Merck brought out its top guns at this morning's R&D meeting to make a bullish case for its late-stage prospects in the wake of a $41 billion mega-merger with Schering-Plough. Regulators in the U.S. and Europe are reviewing applications from Merck on four NMEs, and the Big Pharma company plans to file for five more approvals later in the year. Meanwhile there are 20 programs in late-stage development.
Up for approval this year is a new contraceptive, an extended-release version of the diabetes drug Janumet, the hep C drug boceprevir, a new sarcoma therapy, and a combo therapy matching the cholesterol drug Zocor with the diabetes drug Januvia.
Forbes' Matthew Herper noted that while other developers have been backing away from work on new heart drugs, Merck has been barreling ahead.
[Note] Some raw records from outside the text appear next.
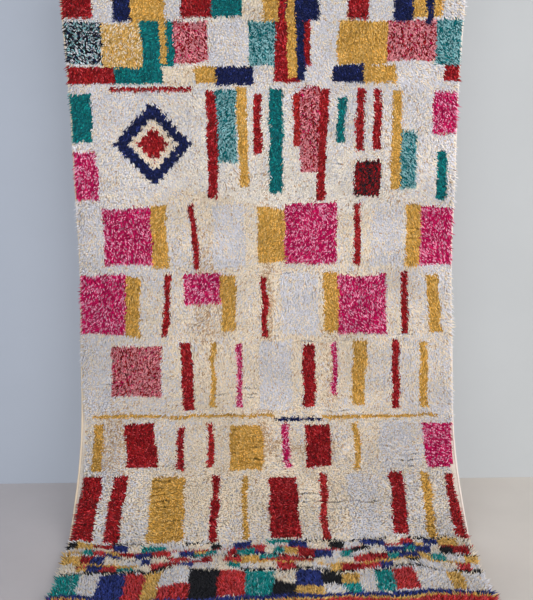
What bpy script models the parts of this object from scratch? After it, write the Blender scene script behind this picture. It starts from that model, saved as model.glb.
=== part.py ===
"""A Berber shag rug, hung by its top edge and running out over the floor.

The rug is woven and knotted in one piece, so it is one solid: ground cloth, a cord along each side,
and a lumpy slab of pile with locks of yarn standing out from its rim. It is modelled flat, as it
comes off the loom, and then hung: each point of the flat slab is carried to its place on the drape.

Metres, +Z up. The pile faces -Y on the hanging part and up on the floor part. The origin is on the
floor, in the middle of the rug's footprint.
"""

import math
import random
from collections import namedtuple

import bmesh
import bpy
from mathutils import Vector, noise

# The flat rug
WIDTH = 1.490
LENGTH = 2.660
CLOTH_HEIGHT = 0.0045
CORD_WIDTH = 0.008
CORD_HEIGHT = 0.0075
MARGIN = 0.018
END_HEM = 0.022
PILE_HEIGHT = 0.024
WALL_RUN = 0.002

# The pile's grid and its lumps
PILE_COLUMNS = 26
PILE_ROWS = 46
LUMP_HEIGHT = 0.011
LUMP_PITCH = 0.11
RIM_SHARE = 0.80

# Locks of yarn at the pile's rim
LOCKS_PER_CELL = 2
LOCK_INSET = 0.0035
LOCK_ROOT_SHARE = 0.62
LOCK_REACH = (0.021, 0.032)
LOCK_DROOP = (0.004, 0.016)
LOCK_TIP_HEIGHT = (0.010, 0.018)
LOCK_SEED = 11

# Side view of the drape: a level run on the floor, then a turn up to the hanging part
FLOOR_RUN = 0.405
PATH_STEP = 0.005
Section = namedtuple("Section", "past_floor slope")
TURN = (
    Section(past_floor=0.00, slope=0.0),
    Section(past_floor=0.04, slope=17.0),
    Section(past_floor=0.12, slope=35.0),
    Section(past_floor=0.25, slope=43.0),
    Section(past_floor=0.39, slope=52.0),
    Section(past_floor=0.53, slope=63.0),
    Section(past_floor=0.67, slope=77.0),
    Section(past_floor=0.81, slope=86.0),
    Section(past_floor=0.96, slope=90.0),
)

# The sides draw in where the hanging part waves
WAIST_INSET = 0.017
WAIST_ALONG = 1.83
WAIST_SPAN = 0.95
EDGE_WAVER = 0.0025

# Soft ridges and, with a rise below zero, troughs: where each lies on the flat rug, how far it
# reaches each way, how many degrees it leans and how far it lifts the cloth
Fold = namedtuple("Fold", "across along half_width half_length lean rise")
FOLDS = (
    Fold(-0.21, 1.18, 0.13, 0.34, 0, 0.016),
    Fold(-0.30, 1.54, 0.09, 0.26, 46, -0.016),
    Fold(0.01, 1.48, 0.05, 0.52, 2, 0.008),
    Fold(0.09, 0.88, 0.20, 0.14, 0, -0.014),
    Fold(0.24, 1.40, 0.12, 0.50, -6, 0.012),
    Fold(0.46, 1.68, 0.10, 0.45, 8, -0.012),
    Fold(-0.52, 1.41, 0.12, 0.60, -5, 0.010),
    Fold(0.60, 1.06, 0.10, 0.42, 0, 0.010),
    Fold(-0.31, 0.20, 0.10, 0.13, 8, 0.018),
    Fold(0.13, 0.23, 0.08, 0.12, -6, 0.015),
    Fold(0.52, 0.27, 0.09, 0.12, 12, 0.010),
)


def clear_scene():
    """Remove whatever the scene holds."""
    for leftover in list(bpy.data.objects):
        bpy.data.objects.remove(leftover, do_unlink=True)


def slope_at(along):
    """Slope of the cloth, in radians, at a distance from the floor hem."""
    past_floor = max(0.0, along - FLOOR_RUN)
    for start, end in zip(TURN, TURN[1:]):
        if past_floor < end.past_floor:
            share = (past_floor - start.past_floor) / (end.past_floor - start.past_floor)
            return math.radians(start.slope + share * (end.slope - start.slope))
    return math.radians(TURN[-1].slope)


def side_path():
    """Points (y, z) of the rug's back, PATH_STEP apart, from the floor hem to the top edge."""
    points = [Vector((0.0, 0.0))]
    steps = math.ceil(LENGTH / PATH_STEP)
    for step in range(steps):
        slope = slope_at((step + 0.5) * PATH_STEP)
        points.append(points[-1] + PATH_STEP * Vector((math.cos(slope), math.sin(slope))))
    middle = points[-1].x / 2
    return [point - Vector((middle, 0.0)) for point in points]


def bell(distance):
    """1 at no distance, falling smoothly to 0 at 1."""
    return math.cos(math.pi / 2 * min(1.0, abs(distance))) ** 2


def fold_rise(across, along):
    """How far the folds lift the cloth off its plain drape."""
    rise = 0.0
    for fold in FOLDS:
        lean = math.radians(fold.lean)
        off_across = across - fold.across
        off_along = along - fold.along
        side = off_across * math.cos(lean) + off_along * math.sin(lean)
        run = off_along * math.cos(lean) - off_across * math.sin(lean)
        rise += fold.rise * bell(side / fold.half_width) * bell(run / fold.half_length)
    return rise


def side_share(along):
    """Share of the flat width that the drawn-in sides leave."""
    inset = WAIST_INSET * bell((along - WAIST_ALONG) / WAIST_SPAN)
    waver = EDGE_WAVER * math.sin(9.0 * along)
    return 1.0 - (inset + waver) / (WIDTH / 2)


def hang(point, path):
    """Carry a point (across, along, height) of the flat rug to its place on the drape."""
    across, along, height = point
    step = min(max(int(along / PATH_STEP), 0), len(path) - 2)
    back = path[step].lerp(path[step + 1], along / PATH_STEP - step)
    slope = slope_at(along)
    lift = fold_rise(across, along) + height
    return Vector((
        across * side_share(along),
        back.x - lift * math.sin(slope),
        back.y + lift * math.cos(slope),
    ))


def even_lines(first, last, count):
    """Positions of count cells' lines from first to last."""
    return [first + (last - first) * line / count for line in range(count + 1)]


def grid_lines():
    """Positions of the flat rug's grid lines, across and along."""
    pile_edge = WIDTH / 2 - MARGIN
    rim = [pile_edge + WALL_RUN, WIDTH / 2 - CORD_WIDTH, WIDTH / 2]
    across = [-line for line in reversed(rim)] + even_lines(-pile_edge, pile_edge, PILE_COLUMNS) + rim
    pile_along = even_lines(END_HEM, LENGTH - END_HEM, PILE_ROWS)
    along = [0.0, END_HEM - WALL_RUN] + pile_along + [LENGTH - END_HEM + WALL_RUN, LENGTH]
    return across, along


def front_height(across, along):
    """Height of the rug's front over its back: cord, bare cloth or pile."""
    slack = WALL_RUN / 2
    if abs(across) > WIDTH / 2 - CORD_WIDTH + slack:
        return CORD_HEIGHT
    side_room = WIDTH / 2 - MARGIN - abs(across)
    end_room = min(along, LENGTH - along) - END_HEM
    room = min(side_room, end_room)
    if room < -slack:
        return CLOTH_HEIGHT
    lump = noise.noise(Vector((across, along, 0.0)) / LUMP_PITCH)
    pile = PILE_HEIGHT + LUMP_HEIGHT * lump
    return pile * RIM_SHARE if room < slack else pile


def flat_slab():
    """The flat rug as a closed slab, its back at height 0."""
    across, along = grid_lines()
    slab = bmesh.new()
    bmesh.ops.create_grid(slab, x_segments=len(across) - 1, y_segments=len(along) - 1, size=0.5)
    for vert in slab.verts:
        column = round((vert.co.x + 0.5) * (len(across) - 1))
        row = round((vert.co.y + 0.5) * (len(along) - 1))
        vert.co = Vector((across[column], along[row], 0.0))
    raised = bmesh.ops.extrude_face_region(slab, geom=slab.faces[:], use_keep_orig=True)
    for vert in raised["geom"]:
        if isinstance(vert, bmesh.types.BMVert):
            vert.co.z = front_height(vert.co.x, vert.co.y)
    bmesh.ops.recalc_face_normals(slab, faces=slab.faces[:])
    return slab


def rim_walls(slab):
    """The faces that drop from the pile to the bare cloth."""
    slab.normal_update()
    return [
        face for face in slab.faces
        if abs(face.normal.z) < 0.5
        and face.calc_center_median().z > CORD_HEIGHT
        and face.calc_area() > WALL_RUN * PILE_HEIGHT * 2
    ]


def split_walls(slab):
    """Cut each wall across, so that it roots LOCKS_PER_CELL locks."""
    slab.edges.index_update()
    long_edges = {
        edge for face in rim_walls(slab) for edge in face.edges
        if abs(edge.verts[0].co.z - edge.verts[1].co.z) < PILE_HEIGHT / 3
    }
    in_order = sorted(long_edges, key=lambda edge: edge.index)
    bmesh.ops.subdivide_edges(slab, edges=in_order, cuts=LOCKS_PER_CELL - 1)


def grow_locks(slab):
    """Draw a four-sided lock of yarn out of each wall, drooping towards the floor hem."""
    pick = random.Random(LOCK_SEED)
    walls = rim_walls(slab)
    bmesh.ops.inset_individual(slab, faces=walls, thickness=LOCK_INSET, use_even_offset=True)
    for wall in walls:
        root = wall.calc_center_median()
        out = Vector((wall.normal.x, wall.normal.y, 0.0)).normalized()
        for vert in wall.verts:
            vert.co = root.lerp(vert.co, LOCK_ROOT_SHARE)
        tip = bmesh.ops.poke(slab, faces=[wall])["verts"][0]
        tip.co = root + out * pick.uniform(*LOCK_REACH)
        if abs(out.x) > abs(out.y):
            tip.co.y -= pick.uniform(*LOCK_DROOP)
        else:
            tip.co.x += pick.choice((-1, 1)) * pick.uniform(*LOCK_DROOP) / 2
        tip.co.z = pick.uniform(*LOCK_TIP_HEIGHT)


def wool_material():
    """Undyed ivory wool."""
    material = bpy.data.materials.new("ivory_wool")
    material.use_nodes = True
    shader = material.node_tree.nodes["Principled BSDF"]
    shader.inputs["Base Color"].default_value = (0.62, 0.55, 0.47, 1.0)
    shader.inputs["Roughness"].default_value = 0.95
    shader.inputs["Metallic"].default_value = 0.0
    return material


def make_rug(collection):
    """The rug, modelled flat and then hung."""
    slab = flat_slab()
    split_walls(slab)
    grow_locks(slab)
    path = side_path()
    for vert in slab.verts:
        vert.co = hang(vert.co, path)
    bmesh.ops.triangulate(slab, faces=slab.faces[:])
    bmesh.ops.recalc_face_normals(slab, faces=slab.faces[:])
    mesh = bpy.data.meshes.new("rug")
    slab.to_mesh(mesh)
    slab.free()
    mesh.shade_smooth()
    mesh.materials.append(wool_material())
    rug = bpy.data.objects.new("rug", mesh)
    collection.objects.link(rug)
    return rug


def main():
    """Build the rug in its own collection."""
    clear_scene()
    collection = bpy.data.collections.new("berber_rug")
    bpy.context.scene.collection.children.link(collection)
    make_rug(collection)


main()
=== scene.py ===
"""The looks of a Berber shag rug that hangs from above and runs out over the floor.

The ground cloth, its side cords and every strand of the pile are laid out flat, in metres across and
along the rug, and then hung on the frame's drape. The design is a generic one of blocks, bars and
checks. Metres, +Z up, pile towards -Y on the hanging part and up on the floor part.
"""

import math
from collections import namedtuple

import bpy
import numpy as np
from mathutils import Matrix, Vector, noise

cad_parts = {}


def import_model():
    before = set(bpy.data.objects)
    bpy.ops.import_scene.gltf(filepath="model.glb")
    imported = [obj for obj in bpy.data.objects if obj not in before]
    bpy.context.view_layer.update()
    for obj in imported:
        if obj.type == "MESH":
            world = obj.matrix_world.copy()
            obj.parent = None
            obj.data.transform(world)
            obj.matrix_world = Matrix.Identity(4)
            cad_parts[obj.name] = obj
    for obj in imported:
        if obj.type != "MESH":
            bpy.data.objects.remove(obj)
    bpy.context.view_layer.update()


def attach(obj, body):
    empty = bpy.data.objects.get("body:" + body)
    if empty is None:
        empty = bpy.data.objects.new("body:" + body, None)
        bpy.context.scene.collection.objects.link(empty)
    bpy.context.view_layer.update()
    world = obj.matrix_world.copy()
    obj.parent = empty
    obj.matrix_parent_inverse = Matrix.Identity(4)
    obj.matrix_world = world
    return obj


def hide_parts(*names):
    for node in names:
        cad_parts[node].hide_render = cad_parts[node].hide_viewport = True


# The flat rug and its drape, as in the frame
WIDTH = 1.490
LENGTH = 2.660
CLOTH_HEIGHT = 0.0045
CORD_WIDTH = 0.008
END_HEM = 0.022
FLOOR_RUN = 0.405
PATH_STEP = 0.005
Section = namedtuple("Section", "past_floor slope")
TURN = (
    Section(0, 0),
    Section(0.04, 17),
    Section(0.12, 35),
    Section(0.25, 43),
    Section(0.39, 52),
    Section(0.53, 63),
    Section(0.67, 77),
    Section(0.81, 86),
    Section(0.96, 90),
)
WAIST_INSET = 0.017
WAIST_ALONG = 1.83
WAIST_SPAN = 0.95
EDGE_WAVER = 0.0025
Fold = namedtuple("Fold", "across along half_width half_length lean rise")
FOLDS = (
    Fold(-0.21, 1.18, 0.13, 0.34, 0, 0.016),
    Fold(-0.3, 1.54, 0.09, 0.26, 46, -0.016),
    Fold(0.01, 1.48, 0.05, 0.52, 2, 0.008),
    Fold(0.09, 0.88, 0.2, 0.14, 0, -0.014),
    Fold(0.24, 1.4, 0.12, 0.5, -6, 0.012),
    Fold(0.46, 1.68, 0.1, 0.45, 8, -0.012),
    Fold(-0.52, 1.41, 0.12, 0.6, -5, 0.01),
    Fold(0.6, 1.06, 0.1, 0.42, 0, 0.01),
    Fold(-0.31, 0.2, 0.1, 0.13, 8, 0.018),
    Fold(0.13, 0.23, 0.08, 0.12, -6, 0.015),
    Fold(0.52, 0.27, 0.09, 0.12, 12, 0.01),
)

# Camera: where it stands, which way it looks and its lens
CAMERA_AT = (-0.017, -3.079, 1.622)
CAMERA_PITCH = 12.42
CAMERA_YAW = 0.30
CAMERA_ROLL = -0.60
LENS = 54.6
SENSOR_HEIGHT = 36.0

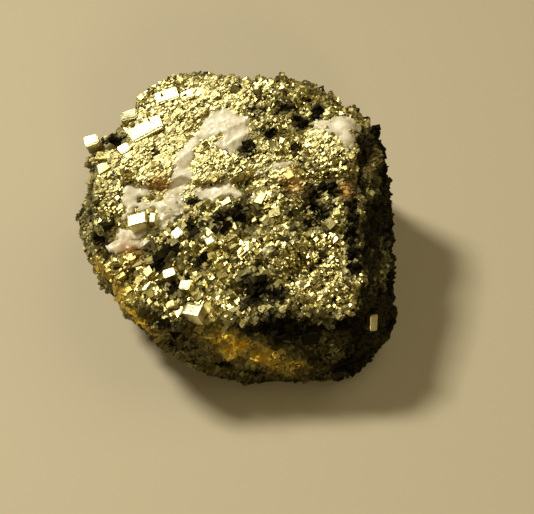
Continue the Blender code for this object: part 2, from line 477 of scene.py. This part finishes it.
def cube_ball():
    """(ways, quads, edges): unit vectors all round, joined as a finely cut cube."""
    bm = bmesh.new()
    bmesh.ops.create_cube(bm, size=2.0)
    bmesh.ops.subdivide_edges(bm, edges=bm.edges[:], cuts=CUTS_PER_SIDE, use_grid_fill=True)
    corners = np.array([vertex.co for vertex in bm.verts])
    quads = np.array([[vertex.index for vertex in face.verts] for face in bm.faces])
    edges = np.array([[vertex.index for vertex in edge.verts] for edge in bm.edges])
    bm.free()
    corners += RNG.uniform(-1.0, 1.0, corners.shape) * JITTER * 2.0 / (CUTS_PER_SIDE + 1)
    return unit(np.tan(corners * math.pi / 4)), quads, edges


def reach(ways, heart, tree):
    """How far the tree's outside lies from the heart along each way, or 0 where there is none."""
    found = np.zeros(len(ways))
    for i, way in enumerate(ways):
        outward = Vector(way)
        distance = tree.ray_cast(heart + outward * FAR, -outward)[3]
        if distance is not None:
            found[i] = FAR - distance
    return found


def bare_lump(nodes):
    """The CAD lump with its sockets and gaps closed."""
    ways, quads, edges = cube_ball()
    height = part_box("pyrite_mass")[1][2] / MM
    heart = Vector((0, 0, height * HEART_SHARE))
    rock = [node for name, node in nodes.items() if not name.startswith("crystal")]
    radius = reach(ways, heart, tree_of(rock))
    over_crystal = reach(ways, heart, tree_of(nodes_named(nodes, "crystal"))) > 0
    socket = spread(over_crystal.astype(float), edges, np.maximum) > 0
    radius = spread(spread(radius, edges, np.maximum), edges, np.minimum)
    for _ in range(SOCKET_STEPS):
        radius[socket] = neighbour_mean(radius, edges)[socket]
    for _ in range(SMOOTHING_STEPS):
        radius = (radius + neighbour_mean(radius, edges)) / 2
    points = np.array(heart) + ways * radius[:, None]
    mesh = mesh_of("bare_lump", points, quads)
    normals = np.array([vertex.normal for vertex in mesh.vertices])
    bpy.data.meshes.remove(mesh)
    return Lump(points, quads, edges, normals)


def mosaic(points):
    """Heights of small tilted facets, each a cell round its own seed."""
    seeds = points[RNG.choice(len(points), CELLS, replace=False)]
    cell = nearest_of(seeds, points)
    slopes = RNG.normal(0.0, CELL_SLOPE, (CELLS, 3))
    steps = RNG.uniform(-CELL_STEP, CELL_STEP, CELLS)
    return np.einsum("ij,ij->i", slopes[cell], points - seeds[cell]) + steps[cell]


def swell_of(points):
    """The broad relief in mm: bumps, the ledge across the top, and ridges that climb to the right."""
    top = smooth_step(*TOP_STARTS, points[:, 2])
    squeezed = points - np.outer(points @ RIDGE_WAY, RIDGE_WAY) * RIDGE_SQUEEZE
    crests = 1.0 - CREST_SHARPNESS * np.abs(noise_at(squeezed, CREST_NOISE))
    height = noise_at(points, *BUMPS) - SINK
    height += CREST_HEIGHT * crests * top * (1.0 - FOIL_CALM * nearness(points, FOIL))
    behind = points[:, 1] - LEDGE_BACK + noise_at(points, LEDGE_NOISE)
    middle = smooth_step(*LEDGE_LEFT, points[:, 0]) * smooth_step(*LEDGE_RIGHT, points[:, 0])
    step = smooth_step(-LEDGE_HALF_WIDTH, LEDGE_HALF_WIDTH, behind) - LEDGE_DROP
    return height + LEDGE_HEIGHT * step * top * middle


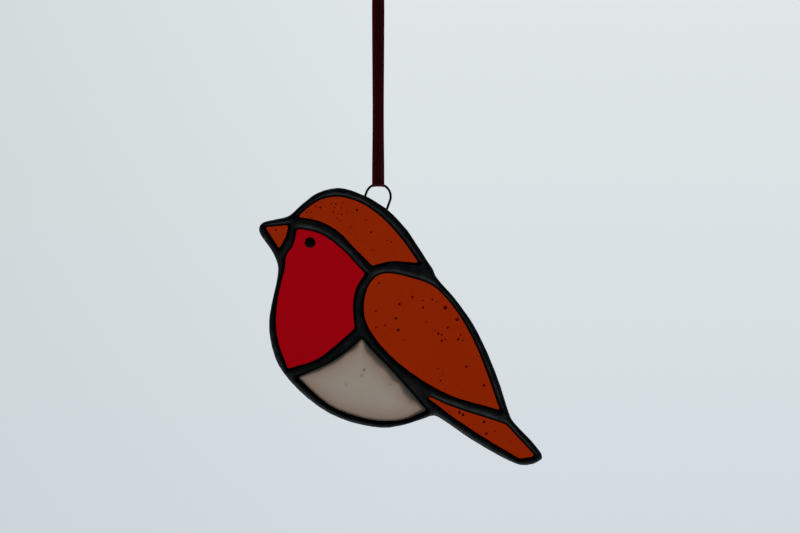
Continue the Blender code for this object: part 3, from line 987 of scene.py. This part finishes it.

And it's fixed much of its hopes on vorapaxar, a new drug obtained from Schering. While the risk of failure is high, writes Herper, success here would vault Merck into a prized position well ahead of the competition.
Merck went to considerable lengths to tout its work in the biologics arena. The company has five biologics and two biosimilar programs under way, with plans to have five biosimilar programs in late-stage development by 2012. But then, in one terse sentence, the company revealed that it is shelving MK-2578, its PEGylated erythropoietin biosimilar candidate.
That sour note, though, was quickly smothered by an R&D display intent on impressing analysts.
"Today's Merck has excellent capabilities across pharmaceuticals, vaccines and biologics; a robust late-stage pipeline with the potential to sustain near- and long-term growth; a broader product portfolio and an expanded global footprint," said CEO Richard Clark. "The combination of these capabilities with our strategic vision and our people will enable us to achieve our goals."